>> BEGIN

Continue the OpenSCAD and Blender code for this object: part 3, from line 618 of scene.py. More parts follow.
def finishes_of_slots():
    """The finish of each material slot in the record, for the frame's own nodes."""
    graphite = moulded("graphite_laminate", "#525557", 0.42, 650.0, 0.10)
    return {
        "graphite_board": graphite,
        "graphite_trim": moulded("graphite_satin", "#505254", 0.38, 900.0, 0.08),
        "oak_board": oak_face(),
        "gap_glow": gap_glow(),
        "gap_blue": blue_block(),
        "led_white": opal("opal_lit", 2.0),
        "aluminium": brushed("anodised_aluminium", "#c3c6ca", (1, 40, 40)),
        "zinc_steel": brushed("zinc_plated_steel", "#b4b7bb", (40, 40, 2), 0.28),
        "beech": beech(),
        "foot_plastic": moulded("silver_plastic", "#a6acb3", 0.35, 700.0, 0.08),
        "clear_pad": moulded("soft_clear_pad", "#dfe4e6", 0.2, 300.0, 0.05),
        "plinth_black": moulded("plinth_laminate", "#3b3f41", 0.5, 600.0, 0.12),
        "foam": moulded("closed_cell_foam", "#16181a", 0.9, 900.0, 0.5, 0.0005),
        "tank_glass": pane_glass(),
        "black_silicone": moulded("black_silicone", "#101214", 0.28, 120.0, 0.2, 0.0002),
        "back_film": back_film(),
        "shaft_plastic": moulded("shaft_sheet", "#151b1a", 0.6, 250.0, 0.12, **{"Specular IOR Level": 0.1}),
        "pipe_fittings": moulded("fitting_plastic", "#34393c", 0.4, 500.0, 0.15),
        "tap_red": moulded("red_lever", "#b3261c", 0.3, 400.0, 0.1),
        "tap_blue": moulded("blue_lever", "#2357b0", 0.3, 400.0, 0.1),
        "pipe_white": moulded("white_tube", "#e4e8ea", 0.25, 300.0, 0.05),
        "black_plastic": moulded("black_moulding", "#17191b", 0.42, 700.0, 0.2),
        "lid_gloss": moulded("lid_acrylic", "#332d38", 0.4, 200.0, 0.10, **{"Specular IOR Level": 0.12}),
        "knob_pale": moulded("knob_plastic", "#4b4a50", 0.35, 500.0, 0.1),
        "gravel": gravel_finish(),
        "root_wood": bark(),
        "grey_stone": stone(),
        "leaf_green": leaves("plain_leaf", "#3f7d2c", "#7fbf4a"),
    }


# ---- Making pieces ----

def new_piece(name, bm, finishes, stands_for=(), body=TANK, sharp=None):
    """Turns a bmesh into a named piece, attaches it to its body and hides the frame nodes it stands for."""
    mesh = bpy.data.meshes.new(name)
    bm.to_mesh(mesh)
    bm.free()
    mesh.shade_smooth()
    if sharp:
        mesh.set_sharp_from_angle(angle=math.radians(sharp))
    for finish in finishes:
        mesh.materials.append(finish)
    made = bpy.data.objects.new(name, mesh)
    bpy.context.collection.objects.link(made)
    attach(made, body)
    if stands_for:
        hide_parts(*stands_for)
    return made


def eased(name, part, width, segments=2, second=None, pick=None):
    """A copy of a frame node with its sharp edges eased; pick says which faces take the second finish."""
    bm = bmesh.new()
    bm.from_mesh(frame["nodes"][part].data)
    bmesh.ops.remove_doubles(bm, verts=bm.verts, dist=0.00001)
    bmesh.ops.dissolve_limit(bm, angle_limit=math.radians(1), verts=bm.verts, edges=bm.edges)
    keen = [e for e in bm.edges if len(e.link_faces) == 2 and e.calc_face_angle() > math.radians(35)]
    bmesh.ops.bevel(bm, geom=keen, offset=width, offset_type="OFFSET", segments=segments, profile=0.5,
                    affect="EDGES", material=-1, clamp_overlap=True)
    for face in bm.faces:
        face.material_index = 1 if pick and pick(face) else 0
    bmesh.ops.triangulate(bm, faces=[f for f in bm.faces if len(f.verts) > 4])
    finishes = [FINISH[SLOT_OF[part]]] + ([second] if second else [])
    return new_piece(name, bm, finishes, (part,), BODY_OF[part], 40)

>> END

### TASK DIRECTIONS
Print exactly the lines from the line with "attach(made, body)" to the line with "return made", both included, and nothing else.

### ANSWER TO THE EXERCISE
    attach(made, body)
    if stands_for:
        hide_parts(*stands_for)
    return made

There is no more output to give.